Фрау Барков избегала смотреть на Модерзона. У нее не было ни потребности, ни смелости взглянуть на это неподвижное, замкнутое лицо. Это и ранее всегда давалось ей с трудом. Уже с давних пор было так, как будто он воздвиг вокруг себя пуленепробиваемые стеклянные стены.
Модерзон же пытался установить, что осталось в ней от той прежней девушки — Сюзанны Симпсон. Карие, с нежностью смотревшие глаза? Конечно, хотя теперь они почти утратили светившуюся в них когда-то доверчивость. Выпуклый лоб, острый носик? Да, они остались прежними, хотя и покрылись тонкими морщинками. Рот, мягкий, всегда казавшийся слабым и податливым? Нет, он стал другим, теперь это только широкая полоска потрескавшихся бесцветных губ.
— Прошло уже более двадцати лет с тех пор, как мы виделись в последний раз, — сказал он задумчиво.
— Двадцать два года, — уточнила она с горечью. — А вернее, двадцать два года и три месяца.
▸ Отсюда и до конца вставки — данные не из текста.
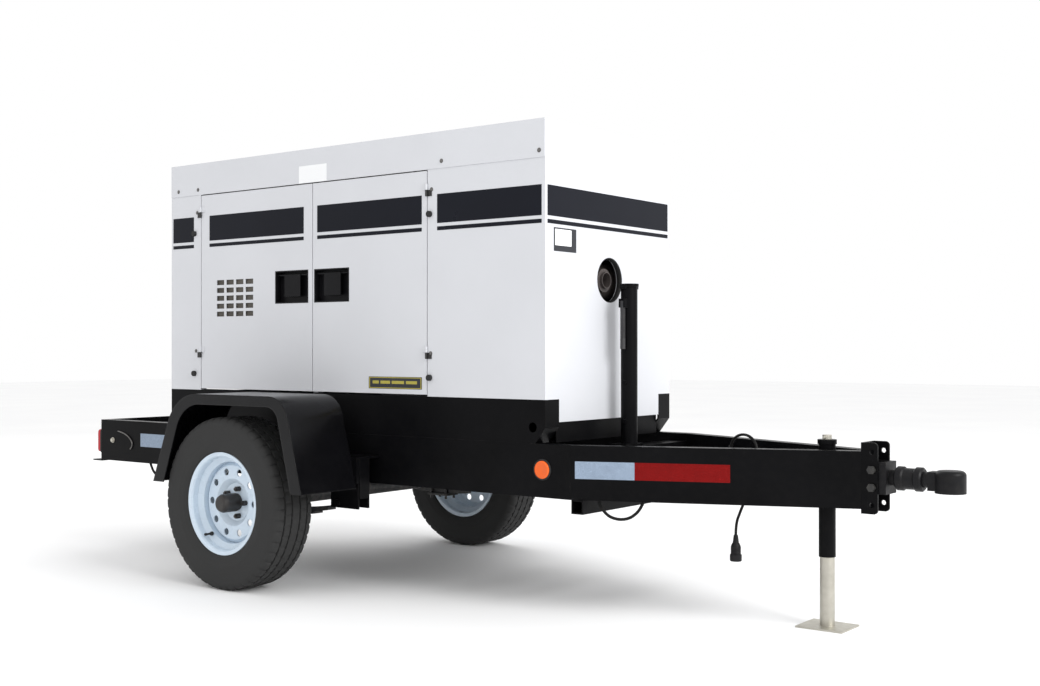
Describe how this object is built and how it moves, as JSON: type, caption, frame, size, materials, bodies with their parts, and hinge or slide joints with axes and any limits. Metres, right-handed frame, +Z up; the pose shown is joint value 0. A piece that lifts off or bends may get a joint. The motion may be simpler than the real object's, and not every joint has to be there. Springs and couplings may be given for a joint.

А я вижу все это совершенно отчетливо.
Модерзон также попытался представить себе все, что случилось тогда. Но это ему удалось с трудом. Картины прошлого были разорваны, потускнели и покрылись пылью времени. Смутно виделись только отдельные обрывки: 1921 год, поздняя осень, светящиеся нарядными красками леса — ярко-желтый и кроваво-красный цвета, местами последняя яркая зелень; лошадь, жеребец по имени Хассо, да, Хассо из Вангенхайма, — охотничий экипаж, покрытый черным лаком, с черным кожаным верхом и красными сиденьями; девушка в сером пальто, доверчиво улыбающаяся ему, — неясное лицо, но дорогое, нежное, еще не несущее на себе отпечатка житейских бурь, большие, как у косули, глаза — Сюзанна Симпсон.
— Тогда моя карьера только начиналась, — сказал генерал задумчиво. Он налил в бокал немного вина, добавил воды и сделал большой глоток.
— А сегодня? — спросила она без всякого любопытства. — Где же ты сейчас? На вершине твоей карьеры?
— Может быть, у ее конца, — сказал Модерзон и отпил еще из бокала.
— Ты ожидаешь, что я тебя пожалею — после всего, что случилось?
Генерал как бы против желания покачал головой.
И по этому жесту она узнала его вновь. Это мрачное, серьезное отрицание, эта холодная, сознательно выработанная замкнутость, это жесткое подавление любого проявления чувства — все это она знала слишком хорошо. И она не смогла бы этого никогда забыть.
— Если бы знать, — сказал генерал, — как может сложиться жизнь, прожить которую ты собираешься…
— Ты бы снова стал жить так же, как ты и жил, Эрнст.
— Нет, Сюзанна, — сказал он решительно, — нет, этого я бы делать не стал. Теперь я это знаю совершенно точно.
— Ты всегда хотел быть только офицером, Эрнст, и ничего больше — ни другом, ни супругом, ни отцом.